Один из гитлеровцев остановился у колодца, выкачал ведро воды, напился. Потом в этом же ведре стал мыть руки. Поймав возмущенный взгляд русской женщины, конвоир презрительно расхохотался и выплеснул остатки воды в лицо Рубцовой. Неторопливо, по-хозяйски осмотревшись, пошел догонять пленных. Злость и ненависть охватили Евгению Григорьевну, но она, стиснув зубы, выдержала унижение, понимая, что в этой ситуации бессильна.
Полтора месяца беспрерывного движения на восток. Леса и болота сменялись проселочными дорогами. И тогда Могильный в колонне беженцев под видом родственника шел вместе с Рубцовой дальше, навстречу еле слышной временами орудийной канонаде…
Федор Дмитриевич появился в медсанбате лишь утром. Пыльный, с осунувшимся и утомленным лицом, с глубокой морщиной, рассекающей высокий лоб надвое. Евгения Григорьевна ужаснулась, как месяц войны состарил ее мужа.
— Федя, — только и смогла она сказать, припав к его груди.
— Ну, успокойся, Женечка, родная! Все-все позади! Дай же посмотреть на тебя, милая, — взволнованно говорил Федор Дмитриевич, то прижимая к себе, то отрывая и целуя дорогое лицо, глаза, волосы. — Прости, родная, но я к тебе всего на несколько минут. Дела. Успокойся! Леночка наша жива, Надежда Зиновьевна и Николай тоже. В Жуковске они. Добрались благополучно. Видел всех, когда вышел из окружения и был в Москве. О тебе сообщили, что… А ты вот, живая! Гора с плеч свалилась. Женечка, дорогая, извини, пожалуйста, сейчас у меня совершенно нет времени. Ну, пока! Вечером встретимся, вечером все расскажешь, сейчас не могу, прости. — И Федор Дмитриевич, еще раз поцеловав жену, так и не успевшую сказать ему ничего, скрылся за дверью.

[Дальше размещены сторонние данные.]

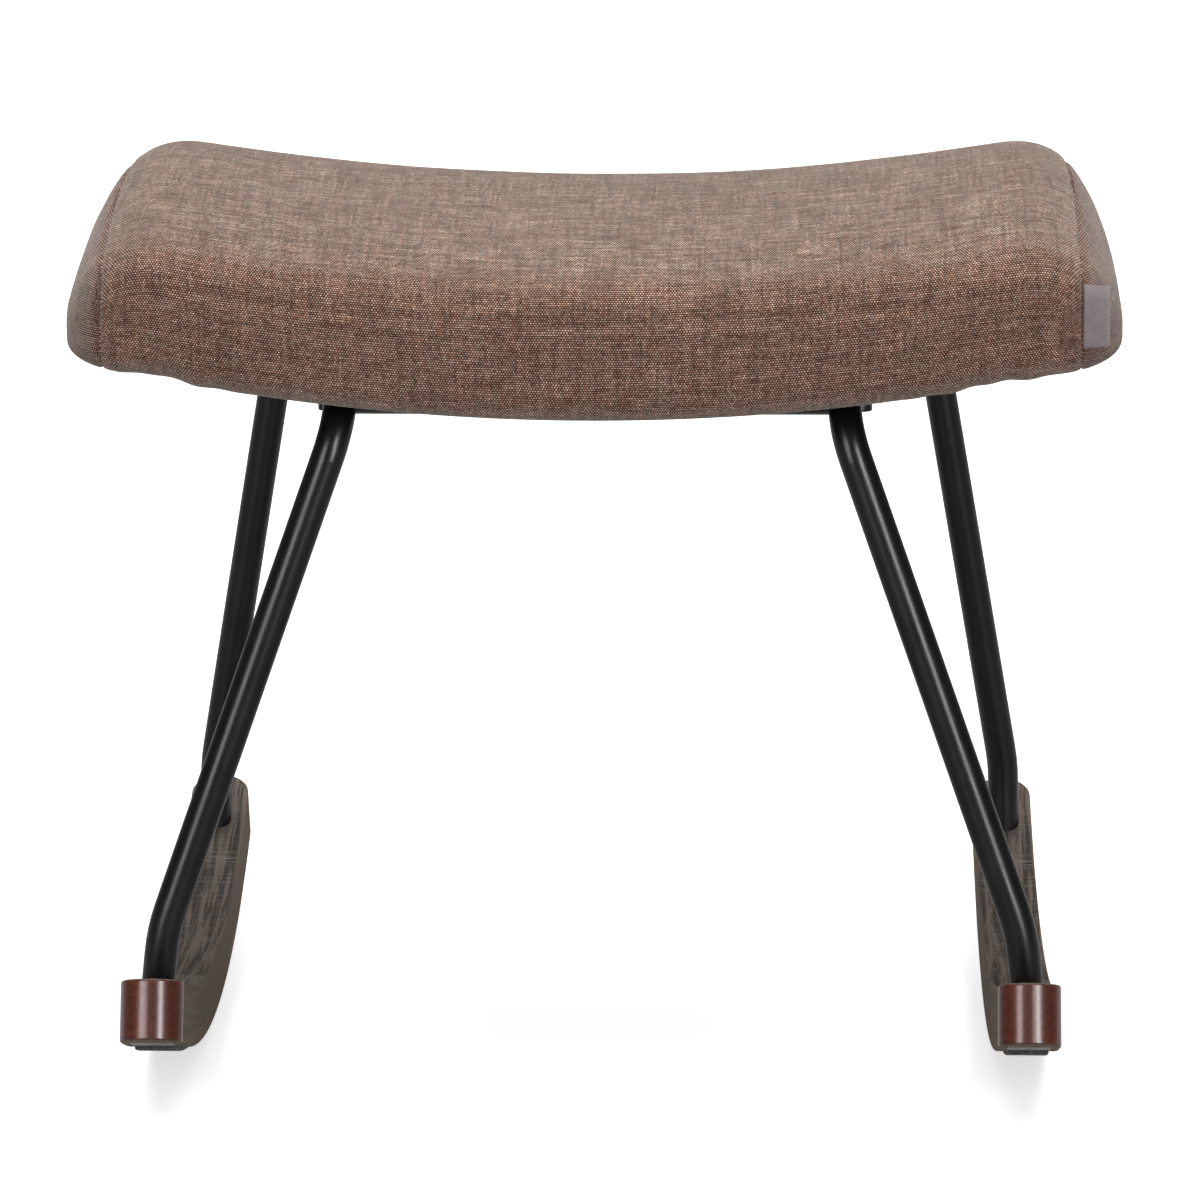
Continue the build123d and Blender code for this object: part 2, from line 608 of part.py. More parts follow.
with BuildPart() as seat_foam:
    inset = FABRIC + SOFT_GAP
    add(wrap_body(inset))
    left_end = end_body(inset)
    add(left_end)
    add(left_end.mirror(Plane.YZ))
    add(hem_pocket(inset, BASE_GAP + SOFT_GAP), mode=Mode.SUBTRACT)
    add(
        saddle_slab(
            BASE_LENGTH + 2 * SOFT_GAP,
            BASE_DEPTH + 2 * SOFT_GAP,
            BASE_CORNER_RADIUS + SOFT_GAP,
            BASE_GAP - SOFT_GAP,
            BASE_THICKNESS + SOFT_GAP,
        ),
        mode=Mode.SUBTRACT,
    )

with BuildPart() as dust_cover:
    add(
        saddle_slab(
            HEM_LENGTH - 2 * DUST_COVER_INSET,
            HEM_DEPTH - 2 * DUST_COVER_INSET,
            HEM_CORNER_RADIUS - DUST_COVER_INSET,
            -FABRIC - DUST_COVER_THICKNESS,
            -FABRIC,
        )
    )
    with BuildSketch(Plane.XY.offset(RAIL_HEIGHT)):
        with Locations(*[(side * point.X, point.Y) for point in SCREW_POINTS for side in (-1, 1)]):
            Circle(DUST_COVER_HOLE / 2)
    extrude(amount=4 * LIP_DROP, mode=Mode.SUBTRACT)
    add(STAPLE_HOLES, mode=Mode.SUBTRACT)

with BuildPart() as staples:
    add(STAPLES.legs(0))
    for plane in STAPLES.planes:
        with BuildSketch(plane):
            Rectangle(STAPLE_CROWN, STAPLE_WIDTH)
        extrude(amount=-STAPLE_WIRE)


# ---------------------------------------------------------------- blank label
def label_layer(growth):
    """The cushion's outline at the right seam, grown and carried out as far as the label reaches."""
    with BuildPart() as layer:
        extrude(Section(HALF_WRAP, -growth).sketch(), amount=TAG_WIDTH)
    return layer.part


with BuildPart() as seat_tag:
    add(label_layer(TAG_GAP + TAG_THICKNESS))
    add(label_layer(TAG_GAP), mode=Mode.SUBTRACT)
    with BuildSketch(Plane.XZ):
        with BuildLine():
            middle = Section(HALF_WRAP, 0).low + TAG_RISE
            steps = [i / (2 * TAG_TEETH) for i in range(2 * TAG_TEETH + 1)]
            right = HALF_WRAP + TAG_WIDTH
            edge = [
                (right - TAG_TOOTH_DEPTH * (i % 2), middle + TAG_HEIGHT * (step - 0.5))
                for i, step in enumerate(steps)
            ]
            Polyline((HALF_WRAP, edge[0][1]), *edge, (HALF_WRAP, edge[-1][1]), close=True)
        make_face()
    extrude(amount=SEAT_DEPTH, mode=Mode.INTERSECT)

# ---------------------------------------------------------------- files
os.makedirs("parts", exist_ok=True)
NODES = {
    "left_rocker": left_rocker,
    "right_rocker": right_rocker,
    "left_carrier_strip": left_carrier_strip,
    "right_carrier_strip": right_carrier_strip,
    "left_felt_strip": left_felt_strip,
    "right_felt_strip": right_felt_strip,
    "carrier_nails": carrier_nails,
    "left_leg_hoop": left_leg_hoop,
    "right_leg_hoop": right_leg_hoop,
    "front_cross_tube": front_cross_tube,
    "rear_cross_tube": rear_cross_tube,
    "leg_plugs": leg_plugs,
    "rocker_bolts": rocker_bolts,
    "rocker_washers": rocker_washers,
    "front_seat_spacers": front_seat_spacers,
    "rear_seat_spacers": rear_seat_spacers,
    "seat_screws": seat_screws,
    "tee_nuts": tee_nuts,
    "seat_base": seat_base,
    "seat_foam": seat_foam,
    "seat_cover": seat_cover,
    "left_end_gusset": left_end_gusset,
    "right_end_gusset": right_end_gusset,
    "dust_cover": dust_cover,
    "staples": staples,
    "seat_tag": seat_tag,
}
for label, piece in NODES.items():
    piece.part.label = label
    export_step(piece.part, f"parts/{label}.step")
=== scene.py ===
"""Looks of the rocking footstool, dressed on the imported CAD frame.

Lengths are in metres, in the same frame as the CAD. Colours are linear red, green and blue.
"""

import math

import bmesh
import bpy
import numpy as np
from mathutils import Matrix, Vector, noise
from mathutils.bvhtree import BVHTree


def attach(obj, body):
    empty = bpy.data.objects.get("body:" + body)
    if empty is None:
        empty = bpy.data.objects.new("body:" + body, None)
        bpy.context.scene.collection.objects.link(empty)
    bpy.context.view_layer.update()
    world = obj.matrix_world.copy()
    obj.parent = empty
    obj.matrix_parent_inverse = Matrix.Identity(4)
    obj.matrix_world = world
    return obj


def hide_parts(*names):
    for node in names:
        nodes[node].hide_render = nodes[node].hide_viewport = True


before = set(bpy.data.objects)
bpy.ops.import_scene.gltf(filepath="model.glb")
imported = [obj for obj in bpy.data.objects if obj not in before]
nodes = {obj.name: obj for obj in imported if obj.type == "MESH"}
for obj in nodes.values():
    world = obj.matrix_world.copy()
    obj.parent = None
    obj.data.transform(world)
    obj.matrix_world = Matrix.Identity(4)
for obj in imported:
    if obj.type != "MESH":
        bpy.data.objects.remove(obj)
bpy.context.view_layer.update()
scene = bpy.context.scene

# ---------------------------------------- sizes, as in the CAD
# the cushion along its saddle
BASE_Z = 0.3434  # underside of the base, at its lowest
SADDLE_RADIUS = 1.050
TOP_SADDLE_RADIUS = 1.205
HALF_WRAP = 0.2306  # from the middle to a seam
SEAT_DEPTH = 0.292
SIDE_HEIGHT = 0.062
LIP_DROP = 0.015  # the lower edge hangs this far under the base
CROWN_RISE = 0.0288
FACE_SWELL = 0.002
SHOULDER_RADIUS = 0.019
LIP_RADIUS = 0.013
# its end panels
SEAM_ANGLE = math.radians(46.3)
SEAM_TUCK = 0.0035
SEAM_SAG = 0.0013
END_ROUNDING = 0.0416
END_BULGE = 0.0232
END_WIDEST = 0.009
END_FULLNESS = 0.35
ROUNDING_START = HALF_WRAP - END_ROUNDING * math.sin(SEAM_ANGLE)
# the hem and the lining under the base
HEM_HALF_LENGTH = 0.212
HEM_HALF_DEPTH = 0.126
HEM_CORNER = 0.024
FABRIC = 0.0015
DUST_THICKNESS = 0.0006
# the top rails of the leg hoops, which spread towards the rear, and the spacers on them
RAIL_FRONT_X = 0.1167
RAIL_REAR_X = 0.1649
RAIL_HALF_RUN = 0.128
SPACER_Y = 0.070
# the rockers
HALF_GAUGE = 0.208
ROCKER_RADIUS = 0.510
ROCKER_THICKNESS = 0.0295
ROCKER_REACH = 0.203
NOSE_RADIUS = 0.0144
ARC_CENTRE_Z = 0.51165


def saddle_z(x, below):
    """Height of a surface that lies some way below the base's underside."""
    return BASE_Z + SADDLE_RADIUS - math.sqrt((SADDLE_RADIUS + below) ** 2 - x * x)


def step(t):
    """Smooth rise from 0 to 1."""
    t = min(max(t, 0.0), 1.0)
    return t * t * (3 - 2 * t)


def bell(t):
    """Smooth bump: 1 at 0, and 0.37 at 1."""
    return math.exp(-(t**2))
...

Весь день Евгения Григорьевна чувствовала себя необыкновенно счастливой: Леночка в безопасности, у своих, Федя жив, теперь она будет с ним вместе, останется в корпусе как врач. Все складывалось превосходно.
Вечером Рубцов, как и обещал, приехал в медсанбат. Приехал не один, а с комиссаром корпуса А. И. Рычаковым. Это сразу насторожило Евгению Григорьевну: за полтора месяца скитаний у нее обострилось чутье ко всему, что касалось ее.
— Вот что, Женя, — с ходу заговорил Федор Дмитриевич, — тебе необходимо немедленно отправиться в тыл! Понимаешь?
— Нет, нет, Федя, что ты! Я врач! Я буду в корпусе, я нужна здесь…
— Это мне решать, где тебе быть, — перебил ее Рубцов. — Я командую корпусом и считаю необходимым…
Он не договорил. Евгения Григорьевна, закрыв лицо руками, еле сдерживала рыдание. Обида за то, что ее не хотели выслушать, понять, заполнила сердце.